When you are robbed of your personal possessions it leaves you with a feeling of being violated.  Expecting to have a fun day exploring the city with family and friends and coming back to the car to find broken glass next to your car.  Its not just in Detroit.  This happened 16 years ago in the 'safe' city of Burlington, Ontario.  The stolen item? The baby bag!  The first time my wallet was sitting right on top of the bag and if they see it, they will come.  Well, I did leave a bright red baby bag on the car seat in Detroit but after hearing about other break ins that same day it makes me wonder could it have happened anyway? To the person who had fun breaking into cars on Saturday, May 25;
It was mine and you decided you wanted it.  I earned it and someone taught you to believe that has no value to you.  You get by in life by taking from others' hard earned money.  You decided that you would break my car window and take what you thought was a purse but in fact it was my daughters baby bag. I wish all you found was my daughters favorite book, a hand-me-down outfit, some diapers and wipes but my Canon camera was buried in the bottom of that mess.  I just used it days before to capture my son's senior honors night that doesn't have any value to you whatsoever!  Luckily, I downloaded my pictures from Ethiopia but feel free to look at them and see poverty worse than your own and maybe it would lead you to grow a conscience.  Clearly no one cared to pay attention to you breaking our car window so you took the time to look around and found my purse 'hidden' on the floor of the car. A leather purse that I purchased in Ethiopia,( so, sentimental to me), sunglasses that my kids gave me for my birthday last year and a few family photos throughout my wallet.  No cash but just one credit card that you so eagerly ran off with and used at the nearest gas station.  It took about two days to give up my worldly possessions and not be upset with you.  Until yesterday when I discovered another item you stole from me.  An expensive little item tucked away in the change purse of my wallet.  Are you an amateur or did you check every crevice of my bag?  Did you find the 1/2 caret diamond earring I placed there the day I got a double piercing?
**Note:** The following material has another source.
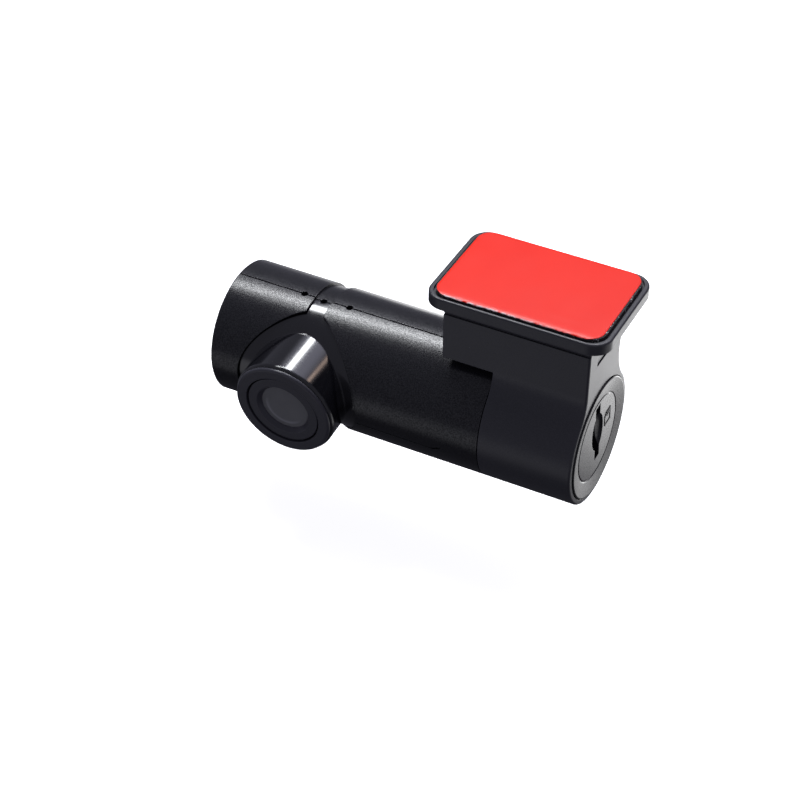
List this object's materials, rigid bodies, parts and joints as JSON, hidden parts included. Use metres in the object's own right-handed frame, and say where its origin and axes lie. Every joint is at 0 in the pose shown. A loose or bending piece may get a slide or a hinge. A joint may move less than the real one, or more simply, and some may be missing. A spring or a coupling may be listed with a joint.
{
  "type": "dash camera",
  "caption": "Tube-shaped dash camera with a side-facing lens barrel, tilting in a sleeve bracket that slides onto an adhesive windscreen plate.",
  "frame": {"origin": "centre of the adhesive pad's outer face, which sticks to the windscreen", "axes": "+Z out of the adhesive face towards the windscreen, +X along the tube from the power inlet to the card slot, -Y the way the lens looks"},
  "size_m": [0.0833, 0.0359, 0.0442],
  "materials": {
    "mount_plastic": "fine satin black moulded plastic",
    "foam": "dark grey acrylic foam tape",
    "liner": "glossy red release film",
    "spring_steel": "stamped spring steel",
    "rubber": "silicone rubber",
    "shell_plastic": "fine matte black moulded plastic",
    "screw_steel": "blackened steel",
    "gloss_plastic": "polished black plastic",
    "ring_plastic": "satin black plastic",
    "window_glass": "clear coated window",
    "anodised_aluminium": "black anodised",
    "lens_glass": "coated optical glass",
    "holder_plastic": "black moulded plastic",
    "filter_glass": "infrared filter",
    "chip_black": "moulded chip package",
    "circuit_board": "green solder mask",
    "thermal_rubber": "grey thermal pad",
    "bare_aluminium": "bare metal",
    "led_plastic": "clear white plastic",
    "capacitor_sleeve": "blue shrink sleeve",
    "socket_metal": "tinned steel",
    "card_plastic": "black card plastic"
  },
  "bodies": {
    "mount": {"mount_plate": "mount_plastic", "foam_pad": "foam", "release_liner": "liner"},
    "bracket": {"bracket": "mount_plastic", "wave_washer": "spring_steel", "damping_ring": "rubber"},
    "camera": {"retaining_ring": "spring_steel", "front_shell": "shell_plastic", "rear_shell": "shell_plastic", "left_cap": "shell_plastic", "end_cap": "shell_plastic", "shell_screws": "screw_steel", "lens_housing": "gloss_plastic", "lens_front_ring": "ring_plastic", "lens_inner_ring": "ring_plastic", "cover_glass": "window_glass", "lens_barrel": "anodised_aluminium", "front_lens": "lens_glass", "middle_lens": "lens_glass", "rear_lens": "lens_glass", "lens_holder": "holder_plastic", "ir_filter": "filter_glass", "image_sensor": "chip_black", "sensor_board": "circuit_board", "sensor_screws": "screw_steel", "board_connector": "holder_plastic", "main_board": "circuit_board", "board_screws": "screw_steel", "processor": "chip_black", "thermal_pad": "thermal_rubber", "heat_spreader": "bare_aluminium", "memory_chip": "chip_black", "flash_chip": "chip_black", "status_led": "led_plastic", "supercapacitors": "capacitor_sleeve", "microphone": "bare_aluminium", "reset_switch": "holder_plastic", "card_socket": "socket_metal", "power_socket": "socket_metal"},
    "memory_card": {"memory_card": "card_plastic"},
    "reset_plunger": {"reset_plunger": "led_plastic"}
  },
  "joints": [
    {"name": "bracket_slide", "type": "slide", "parent": "mount", "child": "bracket", "axis": [-1, 0, 0], "range_m": [0, 0.0275]},
    {"name": "camera_tilt", "type": "hinge", "parent": "bracket", "child": "camera", "pos_m": [0.00025, -0.00275, -0.0302], "axis": [1, 0, 0], "range_deg": [-80, 40]},
    {"name": "card_slide", "type": "slide", "parent": "camera", "child": "memory_card", "axis": [1, 0, 0], "range_m": [0, 0.0145]},
    {"name": "reset_press", "type": "slide", "parent": "camera", "child": "reset_plunger", "axis": [0, 0.1045, -0.9945], "range_m": [0, 0.00025], "stiffness_N_per_m": 500}
  ]
}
No tears anymore.  Maybe a little anger but then I had to laugh.  See, some of these things can be replaced and the others aren't that important.  Not when I think of having my family and friends and the love of God in my life.  My relationship with God keeps me sane in times like these.  I believe in doing what's right.  I believe in eternal life.  I believe in the Bible and immediately the verse in Matthew 6:19-20 came to mind; 'Do not lay up for yourselves treasures on earth, where moth and rust destroy and where theives can break in and steal, but lay up for yourselves treasures in heaven, where neither moth nor rust destroys and where thieves do not break in and steal.'  And then in verse 21 it says, 'For where your treasure is, there your heart will be also.'  Praying you see this to be true one day and repent and God will forgive.
 And so I breathe a sigh of relief singing It is Well With My Soul in church last night.  I am free indeed!